Opposite Sully’s Gym, the second book in the Patrick Bird Mystery Series, is a mystery, a thriller, and also historical fiction. It’s based around the Toronto rooming house where James Earl Ray stayed for six weeks, following his assassination of Dr. Martin Luther King Jr. in the spring of 1968.
Ray lived in Toronto less than sixty years ago, but already his time in the city is fading into obscurity. He spent those six weeks securing Canadian travel documents under the alias of Ramon George Sneyd so he could fly to London, England, where he hoped to travel on to Rhodesia.
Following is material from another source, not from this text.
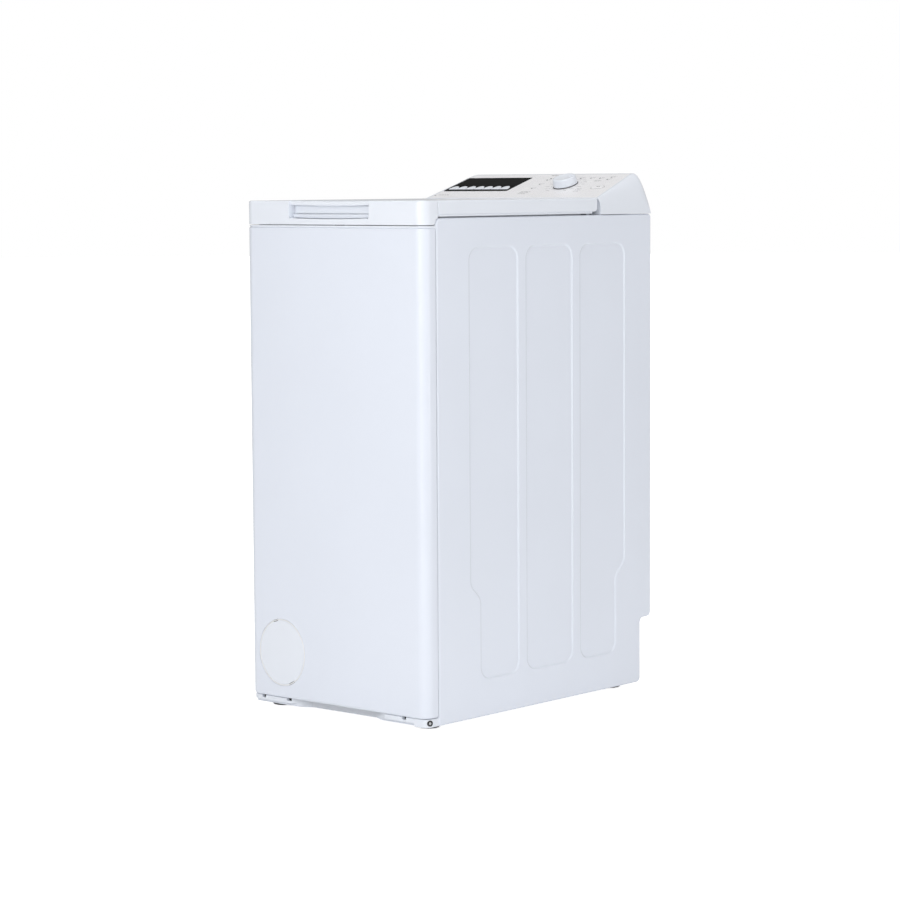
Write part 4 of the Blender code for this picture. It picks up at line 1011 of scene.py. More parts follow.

Ray had been in Toronto and Montreal once before, in the summer of 1967. At that time, in Montreal, he claims to have met a Cuban exile, Raul, who he later described as the motivating force behind the assassination of Martin Luther King. Conspiracy theories abound. In 1997, Martin Luther King’s son met with Ray to ask him for his version of events. After those meetings, the King family came to believe that James Earl Ray had not acted alone.
There are many unanswered questions about Ray’s time in Toronto. Why did all his many Canadian aliases come from the names of men who lived in the same Scarborough neighborhood? There is a discrepancy in the date Ray claimed to have arrived in Toronto: Ray says on the Sunday, the landlady says it was two days later. And there is the stranger who delivered an envelope full of cash to his rooming house the same day Ray bought his plane ticket to England. When later questioned, the stranger said he’d found the envelope lying on the sidewalk with a name and address on the outside; he only delivered it to the door as any good citizen would.
It is known that while James was in Toronto in 1968, he visited the Drake Hotel and the Silver Dollar Tavern; that he was arrested for jaywalking, and gave the address of an east end brothel as his home; and that he rented a second room, just blocks from the first one, as a mail drop. What is not known is whether there was a Canadian connection, someone in the city who was helping James Earl Ray avoid justice. History is silent: Maybe it doesn’t want to know the answer.
Opposite Sully’s Gym is a novel. It’s fiction, not history. But it sticks to the known facts in its exploration of James Earl Ray’s time in Toronto and explores the uncomfortable truth that Ray might have had help from a Canadian connection.